“That doesn’t sound so bad,” Kline says with a grin after hearing this comment. “I suppose it may have seemed fresh or unique when it was released, but the story lent itself to the photography. It was hot and sexy, and our actors, William Hurt and Kathleen Turner, were very courageous. It was Kathleen’s first major film, and I was very happy to do her screen test. I suppose I used some of the lighting techniques I learned while working with Joe Walker [ASC] so many years before. He was the master of lighting women.

“Still, we didn’t go as far with our style as they did back then.

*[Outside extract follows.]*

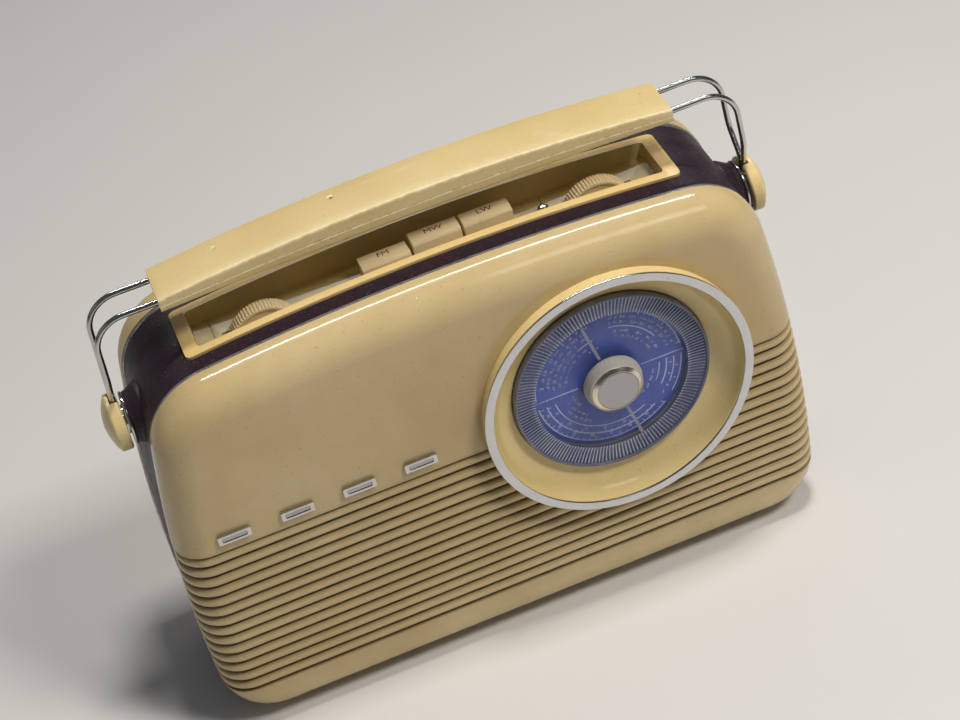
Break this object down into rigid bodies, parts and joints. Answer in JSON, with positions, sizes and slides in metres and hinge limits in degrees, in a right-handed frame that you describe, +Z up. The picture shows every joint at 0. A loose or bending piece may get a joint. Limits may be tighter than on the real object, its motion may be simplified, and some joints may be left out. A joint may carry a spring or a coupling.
{
  "type": "portable radio",
  "caption": "Portable table radio in cream plastic with a leathercloth band, round tuning dial, waveband keys and a swinging carrying handle on chrome rods.",
  "frame": {"origin": "on the surface the radio stands on, under the middle of its overall box", "axes": "+X to the right seen from the front, -Y towards the front with the dial, +Z up"},
  "size_m": [0.3552, 0.115, 0.2615],
  "materials": {
    "cream_plastic": "aged cream moulding, glossy with fine scuffs",
    "cream_grip": "cream moulding, handled and chipped",
    "cream_keys": "lighter cream moulding",
    "leathercloth": "dark aubergine grained leathercloth",
    "dark_trim": "dark grey edging, rubbed",
    "plywood": "bare plywood",
    "black_rubber": "matt",
    "chrome_trim": "bright, lightly pitted",
    "scale_blue": "printed blue-violet scale",
    "clear_plastic": "clear moulded styrene, fluted rim",
    "pointer_grey": "satin",
    "knob_satin": "warm satin",
    "steel_plate": "plated sheet",
    "brass_plate": "turned",
    "aluminium_vane": "bare",
    "board_brown": "phenolic board",
    "component_mix": "components",
    "bakelite": "moulded",
    "paper_cone": "pressed paper",
    "grille_cloth": "woven cloth",
    "ferrite": "sintered",
    "copper_wire": "wound wire on paper former",
    "cord": "drive cord",
    "battery_card": "card sleeve",
    "magnet_iron": "zinc plated"
  },
  "bodies": {
    "case": {"front_shell": "cream_plastic", "rear_shell": "cream_plastic", "control_panel": "cream_plastic", "dial_surround": "cream_plastic", "edge_beadings": "dark_trim", "band_cover": "leathercloth", "case_frame": "plywood", "feet": "black_rubber", "panel_screw": "chrome_trim", "volume_control": "bakelite", "tone_control": "bakelite", "control_bracket": "steel_plate", "spring_fm": "steel_plate", "spring_mw": "steel_plate", "spring_lw": "steel_plate", "switch_bank": "bakelite", "dial_ring": "chrome_trim", "scale_plate": "scale_blue", "spindle_bush": "brass_plate", "drive_cord": "cord", "gang_frame": "steel_plate", "gang_stator": "aluminium_vane", "baffle_board": "plywood", "speaker_cloth": "grille_cloth", "speaker_basket": "steel_plate", "speaker_cone": "paper_cone", "speaker_magnet": "magnet_iron", "circuit_board": "board_brown", "if_cans": "aluminium_vane", "transformers": "magnet_iron", "board_components": "component_mix", "chassis_plate": "steel_plate", "ferrite_rod": "ferrite", "aerial_coils": "copper_wire", "rod_clips": "bakelite", "battery": "battery_card", "battery_clip": "bakelite", "battery_cradle": "steel_plate", "rear_sockets": "bakelite", "case_screws": "steel_plate", "front_tablets": "chrome_trim", "pivot_bosses": "leathercloth", "pivot_bolts": "chrome_trim"},
    "handle": {"grip_upper": "cream_grip", "grip_lower": "cream_grip", "handle_rods": "chrome_trim", "pivot_knobs": "cream_keys"},
    "tuning": {"tuning_disc": "clear_plastic", "tuning_knob": "knob_satin", "knob_cap": "knob_satin", "tuning_spindle": "steel_plate", "dial_pointer": "pointer_grey", "drive_pulley": "brass_plate"},
    "gang": {"gang_rotor": "aluminium_vane"},
    "volume": {"volume_wheel": "cream_keys"},
    "tone": {"tone_wheel": "cream_keys"},
    "fm_key": {"key_fm": "cream_keys"},
    "mw_key": {"key_mw": "cream_keys"},
    "lw_key": {"key_lw": "cream_keys"},
    "door": {"battery_door": "cream_plastic"}
  },
  "joints": [
    {"name": "handle_swing", "type": "hinge", "parent": "case", "child": "handle", "pos_m": [0, 0.00455, 0.1835], "axis": [1, 0, 0], "range_deg": [-100, 56]},
    {"name": "tuning_turn", "type": "hinge", "parent": "case", "child": "tuning", "pos_m": [0.0662, -0.04475, 0.1344], "axis": [0, 1, 0], "range_deg": [-150, 150]},
    {"name": "gang_turn", "type": "hinge", "parent": "case", "child": "gang", "pos_m": [0.1202, -0.00975, 0.1344], "axis": [0, 1, 0], "range_deg": [-93, 93]},
    {"name": "volume_turn", "type": "hinge", "parent": "case", "child": "volume", "pos_m": [-0.088, -0.00175, 0.2069], "axis": [0, 1, 0], "range_deg": [-135, 135]},
    {"name": "tone_turn", "type": "hinge", "parent": "case", "child": "tone", "pos_m": [0.088, -0.00175, 0.2069], "axis": [0, 1, 0], "range_deg": [-135, 135]},
    {"name": "fm_press", "type": "slide", "parent": "case", "child": "fm_key", "axis": [0, 0, 1], "range_m": [0, 0.0034], "deforming": ["spring_fm"]},
    {"name": "mw_press", "type": "slide", "parent": "case", "child": "mw_key", "axis": [0, 0, 1], "range_m": [-0.0034, 0], "stiffness_N_per_m": 300, "springref_m": 0.002, "deforming": ["spring_mw"]},
    {"name": "lw_press", "type": "slide", "parent": "case", "child": "lw_key", "axis": [0, 0, 1], "range_m": [-0.0034, 0], "stiffness_N_per_m": 300, "springref_m": 0.002, "deforming": ["spring_lw"]},
    {"name": "door_off", "type": "slide", "parent": "case", "child": "door", "axis": [0, 1, 0], "range_m": [0, 0.03]}
  ],
  "couplings": [
    {"joint": "gang_turn", "follows": "tuning_turn", "ratio": 0.616}
  ]
}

I stuck to my general use of source lighting — whether it was a window or sunlight or whatever — and then made the lighting of the actors fit that source. A lot of cameramen I worked for didn’t care about sources; they were simply interested in what looked good. But I was interested in sources. One thing I always avoid is to allow the recipient of the light source to be hotter than the light source itself. It’s unnatural.”

Ironically, high temperatures were not something the cast and crew of Body Heat had to endure. “We shot during one of the coldest winters Florida had ever had,” Kline recalls. “There’s a scene where William Hurt is just in his skivvies out on the back deck of a house, and it was freezing cold. Goosebumps were our biggest problem.”

During prep, Kline found that Kasdan, who was making his directing debut, “was extremely prepared. We selected some films to watch, just to give us some common ground.” Kline’s choice was The Conformist, Bernardo Bertolucci’s 1970 collaboration with Vittorio Storaro, ASC, AIC. As Kline later explained to students at the American Film Institute, “I believe in variety. I think there are some brilliantly photographed films, but there’s a sameness. Each scene may be a work of art, but you start seeing it repeated over and over and over again. I find that Bertolucci is a master at variation, a variety of looks within a single film. I try to do that in my work as well.”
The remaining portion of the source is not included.